There are one or two other benefits for London which were not mentioned in the introduction. First, these securities are listed—obviously, we have two very convenient stock exchanges here, which I hope are hungry for business. Secondly, the money in these structures has to be managed, and we have plenty of fund managers who are happy to do that. Also, being here in the London market will be of benefit because one is very close to innovation. There is a lot of innovation in London. The Caribbean wind storms that have gone through recently need a lot of innovation, because those islands do not have the wherewithal to buy traditional reinsurance—it is too expensive—and this may provide a route. I know that people are working on that. I know that a number of people who are working are assuming that we will approve the regulations, and their great hope is that the first transaction will be done before year end.

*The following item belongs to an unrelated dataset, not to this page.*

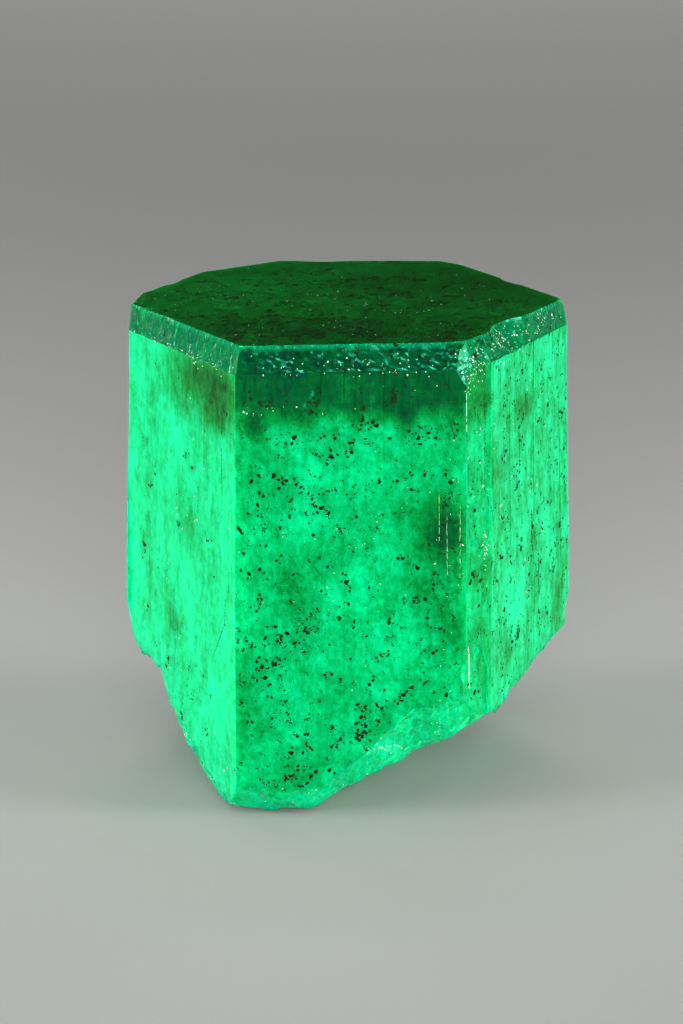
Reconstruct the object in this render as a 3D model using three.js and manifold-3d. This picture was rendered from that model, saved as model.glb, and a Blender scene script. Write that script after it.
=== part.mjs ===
// Emerald crystal: a six-sided beryl prism with a flat top face, a narrow frosted band under its rim
// and a broken underside that slants up to the right. Millimetres, +Z up. The origin is on the plane
// that the crystal stands on, under the middle of its box. X runs to the right, Y to the back.
import * as THREE from "three";
import { mergeVertices } from "three/addons/utils/BufferGeometryUtils.js";
import Module from "manifold-3d";

const wasm = await Module();
wasm.setup();

// Driving dimensions
const topHeight = 26.1; // standing plane to the flat top face
const bandHeight = 1.35; // frosted band between the rim and the side faces
const rimWear = 0.08; // worn corner between the top face and the band
const ledgeDrop = 0.1; // height of the small ledge where the band meets the side faces
const ledgeShare = 0.9; // share of the way from the rim to the side faces at which the band starts
const skirt = 3; // how far the rough prism reaches below the standing plane before it is broken off
const striaWidth = 1.1; // mean width of the upright growth strips on the side faces
const striaDepth = 0.035; // how far neighbouring strips stand apart
const striaJitter = 0.7; // how uneven the strips are in width, as a share of that width
const striaSill = 0.05; // width of the step between two strips
const swayShare = 0.4; // how much a strip's step changes up the crystal
const swayPitch = 0.45; // how fast it changes, in radians a millimetre
const flare = 0.26; // how much wider the left and right corners are low down than at the band
const flareTop = 1; // how far below the band the flare begins
const flareEnd = 9.5; // height at which it is full
const halfWidth = 12; // middle to the left or right corner
const fractureCell = 0.5; // spacing of the points on the broken underside
const scoopDepth = 0.35; // depth of the shallow scoops between the places that touch the ground
const scoopSize = 3.2; // their width
const scoopShift = 0.15; // how much less than half of the underside they leave standing
const rubble = 0.2; // height of the small lumps on the broken underside
const rubbleSize = 1.5; // their width
const calmHeight = 1.2; // height under which the lumps die away, so that the crystal stands firm
const chipCell = 0.4; // spacing of the points on a chip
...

If I had any concerns, and purely to ask the Minister something—I do not really, because I think that we have taken the best of breed from all the PCC structural developments around the world—it would be that I note that the PRA is left with a couple of powers which if incorrectly exercised could lead it to deal damage to the market. The first is the cost of each cell and the costs of regulation. Of course, when you are deciding on the jurisdiction of your special purpose vehicle, cost is key. I hope that the PRA will think about that. Secondly, paragraph 63 enables the PRA to ask for information about each new cell when it arrives. Obviously, it could ask for a tremendous laundry list of stuff. I hope that it will be proportionate in what it does. Can the Minister confirm that the PRA intends to be pragmatic and proportionate in its approach to this new market in the UK?